Una abubilla caminaba delante de nosotras haciendo oscilar su penacho.

«¿Y no se podría hacer nada?», pregunté.

Miriam se volvió hacia mí y me miró con atención un buen rato, en silencio -¿de qué profundidad provenía la luz de sus ojos?-, y luego dijo: «está claro que habría que arrepentirse, abrir el corazón y la mente a Su palabra. Expulsar los dioses que desde hace demasiado tiempo se sacian en nuestro corazón. En lugar de las leyes del ego habría que observar las leyes de la alianza».

«¿Pero no es la ley una jaula?»

«Oh, no», sonrió, «la ley es el único camino en que el amor puede crecer…».

Un maullido interrumpió mis recuerdos: a la puerta de la capilla se había asomado una gata flaquísima, la cola fina como un lápiz, que a mi llamada empezó a ronronear aceptando con una expresión extasiada las caricias debajo de la barbilla.

Fuera, el sol había superado el cenit y dentro de la capilla el aire era sofocante. Antes de salir, rocé con delicadeza la piedra en la que estaba grabado tu nombre para después pasar a la de mi madre, con sus dos fechas -el breve tiempo de los años que vivió.

La gata me siguió hacia la salida y después desapareció detrás de una lápida. Las únicas flores que resistían con dignidad en los jarrones eran las de plástico, todas las demás colgaban exhaustas por el fuerte calor; en torno a los grifos se amontonaban decenas de avispas arremetiendo furiosamente las unas contra las otras mientras aguardaban esperanzadas una gota.

Antes de abandonar el cementerio me volví una última vez para contemplar la parte más alta (que albergaba también el cementerio judío y el otomano): todos vosotros -tú, mi madre, mi padre- estabais ahí mientras ante mí se abría el espacio desconocido de la vida; para bien y para mal, me habéis enseñado mucho: de alguna manera vuestros errores constituían una riqueza para mí.

De regreso a casa, seguí limpiando.

Abrí todas las ventanas para que se fuera el olor a cerrado, la luz de verano entraba con prepotencia para iluminar la penumbra de las habitaciones. Entré en la tuya para coger sábanas limpias. El armario de la ropa de casa estaba en perfecto orden, quién sabe por qué razón había escapado al furor de tu enfermedad: aún estaban repartidas las bolsitas de lavanda que tantas veces te había visto hacer con gran habilidad. Cuando alargué el brazo para coger las sábanas de lino de tu ajuar, las que tenían las iniciales bordadas, vi puesto encima un sobre grande amarillo. Para ti, habías escrito con mano insegura.

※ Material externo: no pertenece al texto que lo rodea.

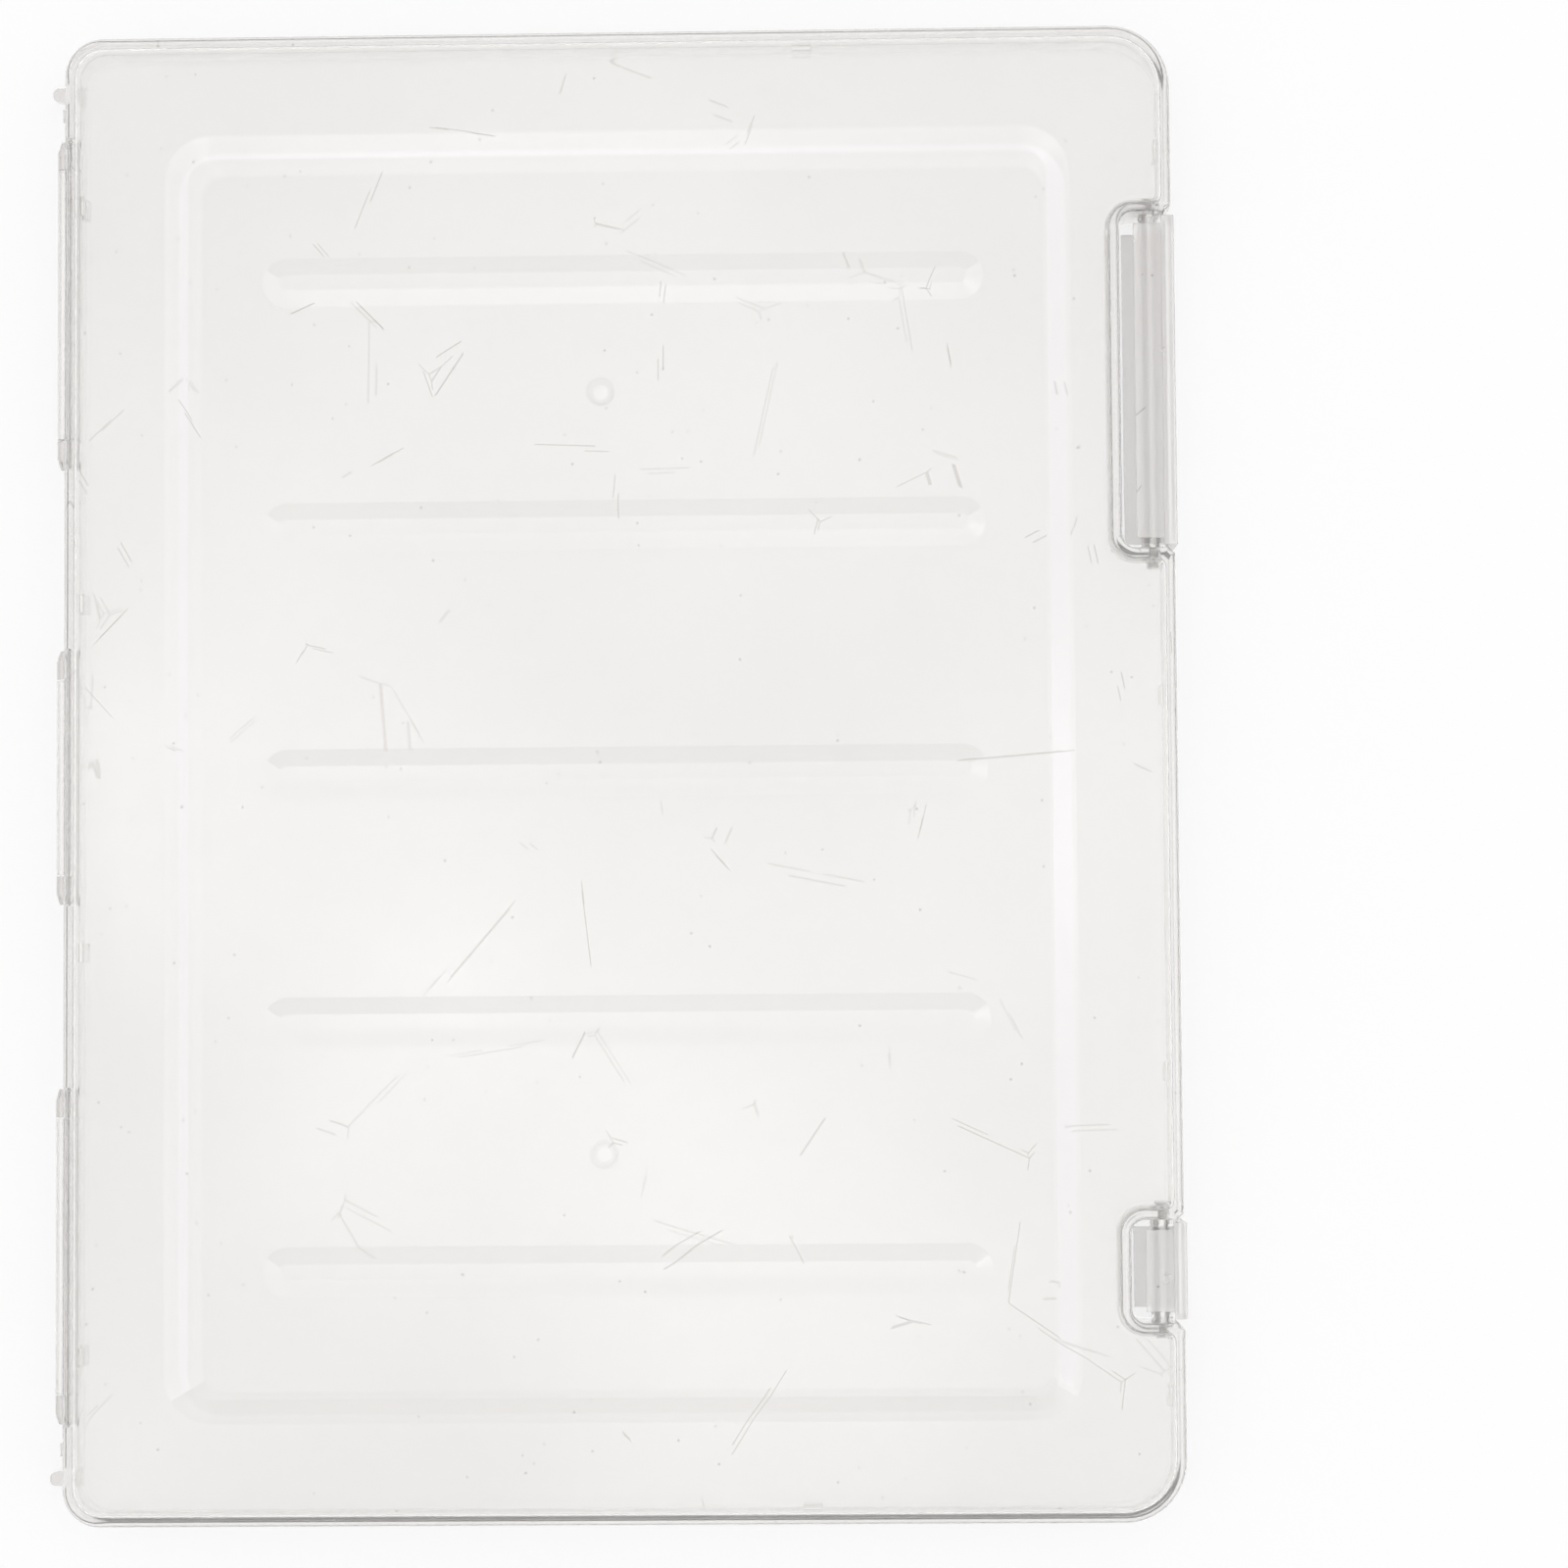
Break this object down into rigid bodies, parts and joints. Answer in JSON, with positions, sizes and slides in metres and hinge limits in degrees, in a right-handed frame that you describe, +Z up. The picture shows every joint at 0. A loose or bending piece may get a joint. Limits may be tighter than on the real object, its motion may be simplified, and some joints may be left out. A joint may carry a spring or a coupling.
{
  "type": "file storage box",
  "caption": "Flat hinged clear plastic case for loose papers, with a stepped ribbed lid, pinned spine hinge and flip latches in notches.",
  "frame": {"origin": "middle of the flat face of the base that the case rests on", "axes": "+X from the hinged spine towards the latches, +Y along the length of the case, +Z up, from the base to the lid"},
  "size_m": [0.2417, 0.315, 0.02],
  "materials": {
    "clear_shell": "natural clear polypropylene, moulded, faintly frosted",
    "latch_plastic": "natural clear polypropylene, moulded",
    "pin_plastic": "natural polypropylene rod"
  },
  "bodies": {
    "base": {"base_tray": "clear_shell", "hinge_pin_upper": "pin_plastic", "hinge_pin_middle": "pin_plastic", "hinge_pin_lower": "pin_plastic", "long_latch_pin": "pin_plastic", "short_latch_pin": "pin_plastic"},
    "lid": {"lid": "clear_shell"},
    "long_latch": {"long_latch": "latch_plastic"},
    "short_latch": {"short_latch": "latch_plastic"}
  },
  "joints": [
    {"name": "lid_hinge", "type": "hinge", "parent": "base", "child": "lid", "pos_m": [-0.118, 0, 0.0115], "axis": [0, -1, 0], "range_deg": [0, 180]},
    {"name": "long_latch_pivot", "type": "hinge", "parent": "base", "child": "long_latch", "pos_m": [0.114, 0.082, 0.0045], "axis": [0, 1, 0], "range_deg": [0, 90]},
    {"name": "short_latch_pivot", "type": "hinge", "parent": "base", "child": "short_latch", "pos_m": [0.114, -0.10555, 0.0045], "axis": [0, 1, 0], "range_deg": [0, 90]}
  ]
}
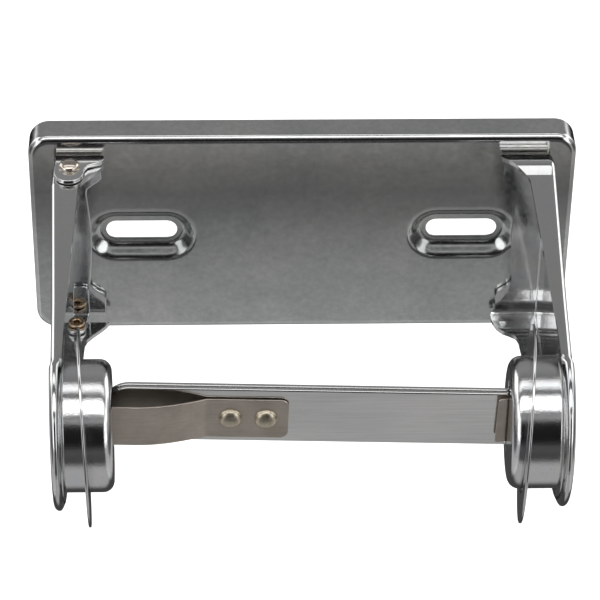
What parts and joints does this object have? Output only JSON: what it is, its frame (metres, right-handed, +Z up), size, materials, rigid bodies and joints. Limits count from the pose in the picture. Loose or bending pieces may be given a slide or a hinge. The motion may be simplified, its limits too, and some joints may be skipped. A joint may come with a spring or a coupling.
{
  "type": "toilet paper holder",
  "caption": "Wall-mounted toilet paper holder: pressed back plate, one fixed and one hinged arm ending in round hubs, and a flat latching bar between them.",
  "frame": {"origin": "on the wall plane, midway between the two screw slots of the back plate", "axes": "+X along the plate to the user's right, +Y into the wall, +Z up"},
  "size_m": [0.1524, 0.1191, 0.066],
  "materials": {
    "plate_chrome": "satin",
    "bright_chrome": "polished",
    "disc_chrome": "polished",
    "bar_chrome": "satin",
    "spring_steel": "satin",
    "rivet_brass": "polished",
    "latch_rivet": "satin"
  },
  "bodies": {
    "plate_frame": {"back_plate": "plate_chrome", "left_bracket": "bright_chrome", "hinge_rivet": "rivet_brass", "hinge_eyelet": "rivet_brass", "right_arm": "bright_chrome", "right_hub": "bright_chrome", "bar_rear": "bar_chrome", "bar_front": "bar_chrome", "bar_clip": "spring_steel", "latch_leaf": "spring_steel", "latch_rivet_1": "latch_rivet", "latch_rivet_2": "latch_rivet"},
    "swing_arm": {"left_arm": "bright_chrome", "left_hub": "bright_chrome"},
    "left_disc": {"left_guard_disc": "disc_chrome"},
    "right_disc": {"right_guard_disc": "disc_chrome"},
    "latch": {"latch_tongue": "spring_steel"}
  },
  "joints": [
    {"name": "arm_hinge", "type": "hinge", "parent": "plate_frame", "child": "swing_arm", "pos_m": [-0.0644, -0.0164, 0], "axis": [0, 0, -1], "range_deg": [0, 30]},
    {"name": "latch_flex", "type": "hinge", "parent": "plate_frame", "child": "latch", "pos_m": [-0.02698, -0.0913, 0.00145], "axis": [-0.0314, 0, -0.9995], "range_deg": [0, 6], "stiffness_Nm_per_rad": 1},
    {"name": "left_disc_slide", "type": "slide", "parent": "swing_arm", "child": "left_disc", "axis": [1, 0, 0], "range_m": [-0.0018, 0.0006]},
    {"name": "right_disc_slide", "type": "slide", "parent": "plate_frame", "child": "right_disc", "axis": [-1, 0, 0], "range_m": [-0.003, 0.0006]}
  ]
}
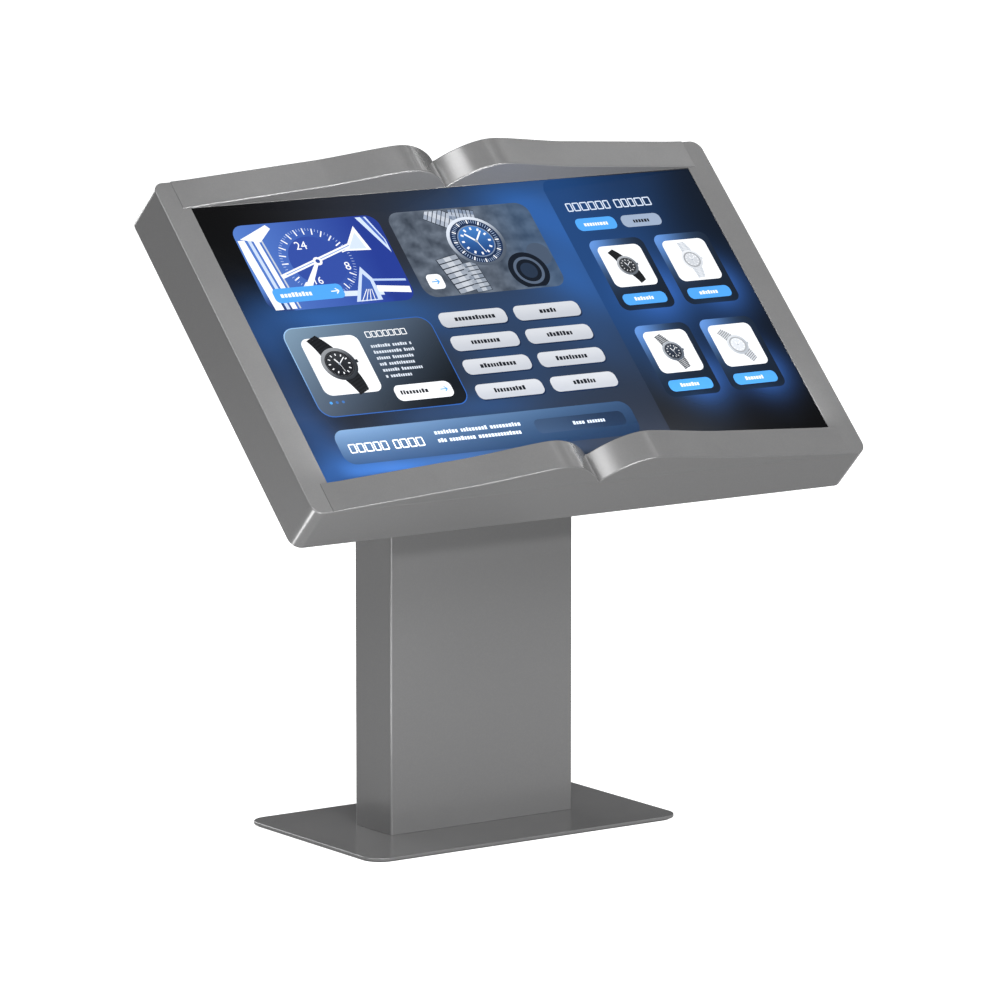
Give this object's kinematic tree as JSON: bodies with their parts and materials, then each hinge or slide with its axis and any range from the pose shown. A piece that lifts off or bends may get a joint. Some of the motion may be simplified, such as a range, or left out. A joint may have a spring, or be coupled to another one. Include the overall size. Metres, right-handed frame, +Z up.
{
  "type": "touchscreen kiosk",
  "caption": "Free-standing touchscreen kiosk: a tilted display in a grey steel casing shaped like an open book, on a flat pillar with a base plate and a rear service door.",
  "frame": {"origin": "on the floor, at the centre of the underside of the base mat", "axes": "+Z up, +X to the right of a user who faces the screen, the screen faces -Y and up"},
  "size_m": [1.0368, 0.5796, 1.0756],
  "materials": {
    "powder_coat": "satin metallic grey powder coat",
    "zinc_steel": "zinc plated",
    "chrome": "polished",
    "black_plastic": "fine moulded texture",
    "rubber": "matt black",
    "glass": "clear toughened touch glass",
    "display": "lit display showing a plain menu of picture tiles",
    "display_tray": "pale tray of the display module, mostly hollow, so not metal here",
    "aluminium": "anodised",
    "circuit_board": "solder mask"
  },
  "bodies": {
    "cabinet": {"back_cover": "powder_coat", "backlight_tray": "display_tray", "base_mat": "rubber", "base_plate": "powder_coat", "cover_screw_1": "zinc_steel", "cover_screw_2": "zinc_steel", "cover_screw_3": "zinc_steel", "cover_screw_4": "zinc_steel", "cover_screw_5": "zinc_steel", "cover_screw_6": "zinc_steel", "display_cell": "display", "driver_board": "circuit_board", "equipment_plate": "zinc_steel", "fan_frame_left": "black_plastic", "fan_frame_right": "black_plastic", "foot_bolt_1": "zinc_steel", "foot_bolt_2": "zinc_steel", "foot_bolt_3": "zinc_steel", "foot_bolt_4": "zinc_steel", "foot_flange": "zinc_steel", "front_shell": "powder_coat", "glass_gasket": "rubber", "head_bolt_1": "zinc_steel", "head_bolt_2": "zinc_steel", "head_bolt_3": "zinc_steel", "head_bolt_4": "zinc_steel", "head_bracket": "zinc_steel", "head_rail_left": "zinc_steel", "head_rail_right": "zinc_steel", "lower_hinge_frame_leaf": "zinc_steel", "lower_hinge_pin": "zinc_steel", "mains_inlet": "black_plastic", "mains_lead": "rubber", "mini_pc": "aluminium", "page_bottom_left": "powder_coat", "page_bottom_right": "powder_coat", "page_top_left": "powder_coat", "page_top_right": "powder_coat", "panel_power_lead": "rubber", "pillar_shell": "powder_coat", "power_button_housing": "chrome", "power_supply": "aluminium", "rear_sill": "powder_coat", "rear_upper_panel": "powder_coat", "touch_controller": "circuit_board", "touch_glass": "glass", "upper_hinge_frame_leaf": "zinc_steel", "upper_hinge_pin": "zinc_steel", "video_lead": "rubber"},
    "service_door": {"service_door": "powder_coat", "lower_hinge_door_leaf": "zinc_steel", "upper_hinge_door_leaf": "zinc_steel", "lock_body": "chrome"},
    "lock_cam": {"lock_cam": "chrome"},
    "mains_switch": {"mains_switch": "black_plastic"},
    "power_button": {"power_button": "chrome"},
    "fan_rotor_left": {"fan_rotor_left": "black_plastic"},
    "fan_rotor_right": {"fan_rotor_right": "black_plastic"}
  },
  "joints": [
    {"name": "door_hinge", "type": "hinge", "parent": "cabinet", "child": "service_door", "pos_m": [-0.1438, 0.0566, 0.42], "axis": [0, 0, 1], "range_deg": [0, 110]},
    {"name": "lock_turn", "type": "hinge", "parent": "service_door", "child": "lock_cam", "pos_m": [0.1198, 0.05015, 0.42], "axis": [0, -1, 0], "range_deg": [0, 90]},
    {"name": "switch_rock", "type": "hinge", "parent": "cabinet", "child": "mains_switch", "pos_m": [-0.06, 0.0475, 0.095], "axis": [1, 0, 0], "range_deg": [0, 16]},
    {"name": "button_press", "type": "slide", "parent": "cabinet", "child": "power_button", "axis": [0, -1, 0], "range_m": [0, 0.0025], "stiffness_N_per_m": 300},
    {"name": "left_fan_spin", "type": "hinge", "parent": "cabinet", "child": "fan_rotor_left", "pos_m": [-0.3, 0.05822, 0.91336], "axis": [0, -0.7071, 0.7071], "continuous": true},
    {"name": "right_fan_spin", "type": "hinge", "parent": "cabinet", "child": "fan_rotor_right", "pos_m": [0.3, 0.05822, 0.91336], "axis": [0, -0.7071, 0.7071], "continuous": true}
  ]
}
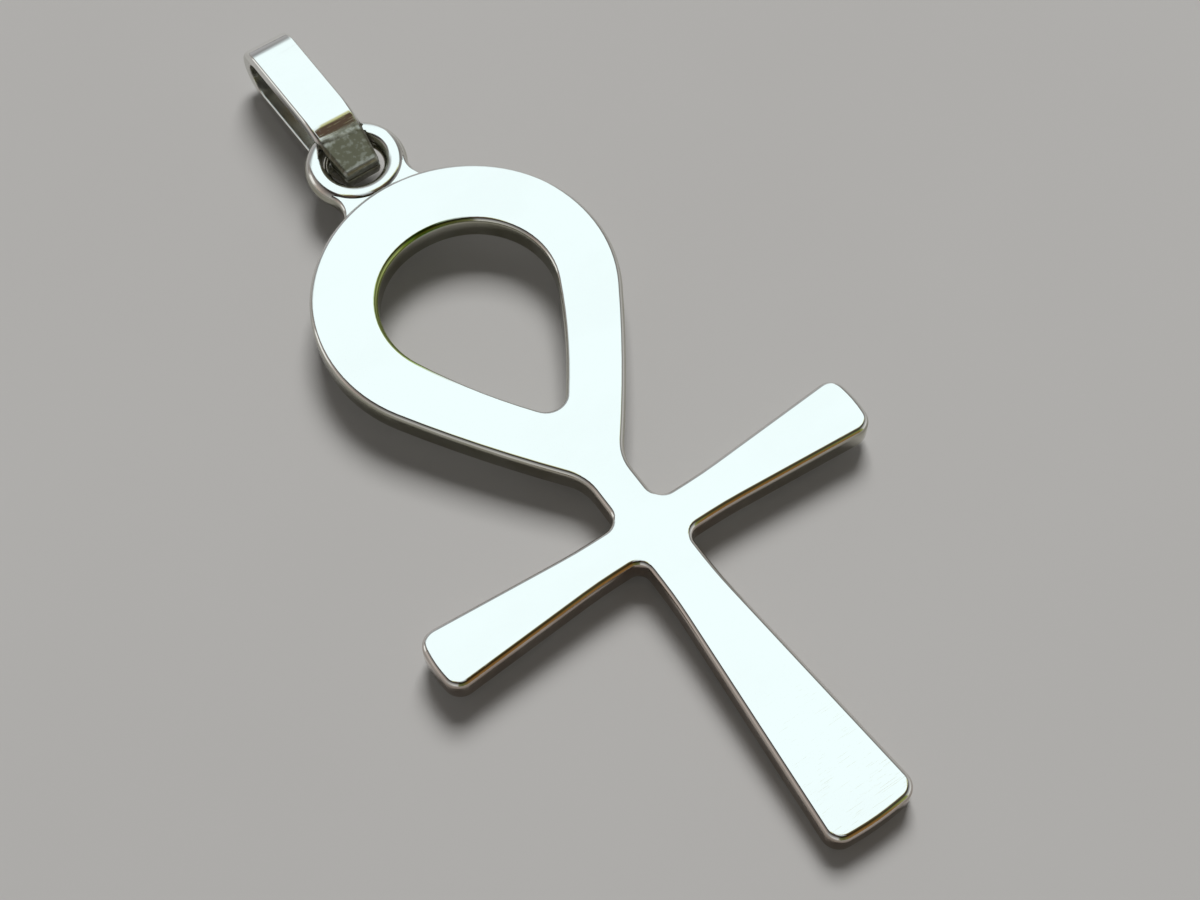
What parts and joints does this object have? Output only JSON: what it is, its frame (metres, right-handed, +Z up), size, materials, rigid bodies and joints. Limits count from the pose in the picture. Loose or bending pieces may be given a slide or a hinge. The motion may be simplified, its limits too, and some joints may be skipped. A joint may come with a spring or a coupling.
{
  "type": "ankh pendant",
  "caption": "Flat silver ankh with a teardrop loop, a soldered wire ring at its top and a folded strip bail that a chain runs through.",
  "frame": {"origin": "middle of the pendant's box, on the surface that it lies on", "axes": "+X across the arms, +Y from the foot of the stem towards the bail, +Z up from the surface that it lies on"},
  "size_m": [0.0236, 0.0516, 0.0037],
  "materials": {
    "polished_silver": "mirror polished silver with fine wiping scratches and softly rounded edges",
    "bail_silver": "polished silver strip, a little duller inside the bail and at its folded end"
  },
  "bodies": {
    "root": {"ankh": "polished_silver", "bail": "bail_silver"}
  },
  "joints": []
}
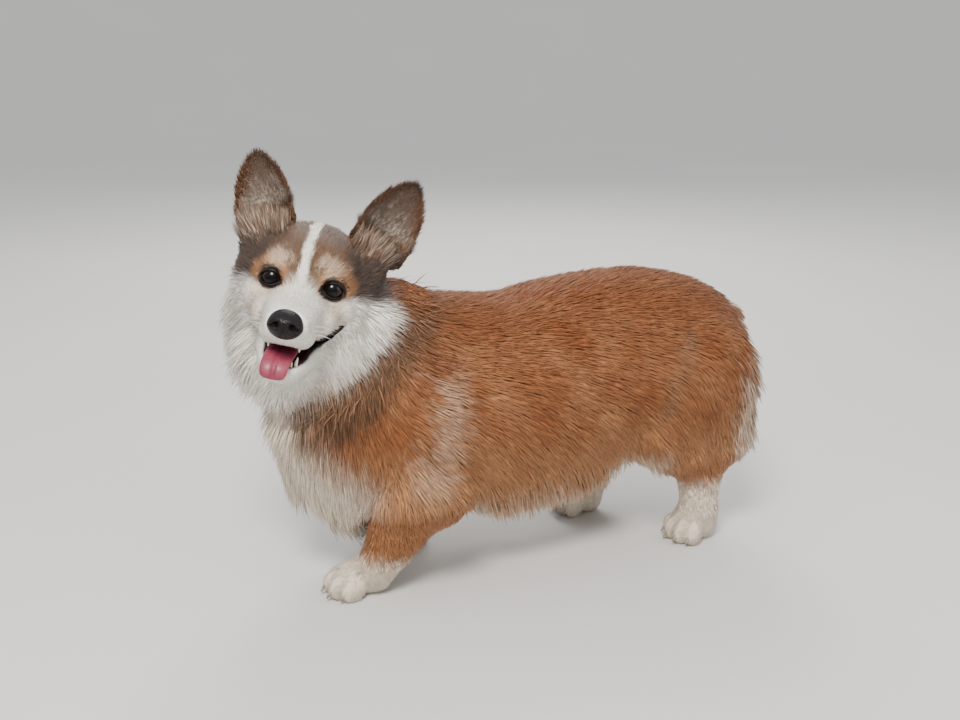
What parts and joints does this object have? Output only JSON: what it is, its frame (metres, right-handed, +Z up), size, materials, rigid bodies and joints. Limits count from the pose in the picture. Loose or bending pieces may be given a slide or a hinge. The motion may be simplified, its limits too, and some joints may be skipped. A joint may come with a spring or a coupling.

Nunca lo había visto: ¿desde cuándo estaba allí? ¿Desde antes de la enfermedad o desde el período en que lo dejabas todo a medias, desde cuando tus acciones, por razones desconocidas, también para ti, de repente tomaban otro rumbo? Lo abrí y vi que contenía un cuaderno gordo con las tapas de flores: en ese momento no me sentía preparada para afrontar lo que podía contener; así, lo puse sobre la mesa de la cocina y continué con la limpieza hasta el anochecer.

Mientras trabajaba con brío, ese día, tomé dos decisiones importantes. La primera tenía que ver con el perro: al día siguiente iría a la perrera para escoger uno porque no soportaba el jardín vacío; y la segunda concernía a mi futuro: en otoño me inscribiría en la universidad para estudiar ciencias forestales porque por fin había comprendido lo que quería hacer el resto de mis días: ocuparme de los árboles.

Cuando bajó el calor, empecé a regar el jardín. El rosal estaba al final de su floración y no parecía haber sufrido demasiado por mi lejanía, mientras las hortensias estaban más bien maltrechas: las regué un buen rato lanzando, de vez en cuando, el chorro al aire para verlo transformarse en una llovizna dorada.

Al terminar cogí una tumbona y, con tu cuaderno en una mano y un zumo de naranja en la otra, me instalé en medio del césped.

En la primera página, arriba a la izquierda, estaba escrito Opicina, 16 de noviembre.

Era tu caligrafía, ordenada y regular, que conocía desde siempre.

«Hace dos meses que te fuiste», así empezaba, «y desde hace dos meses, salvo una postal en la que me comunicabas que todavía estabas viva, no he tenido noticias tuyas…».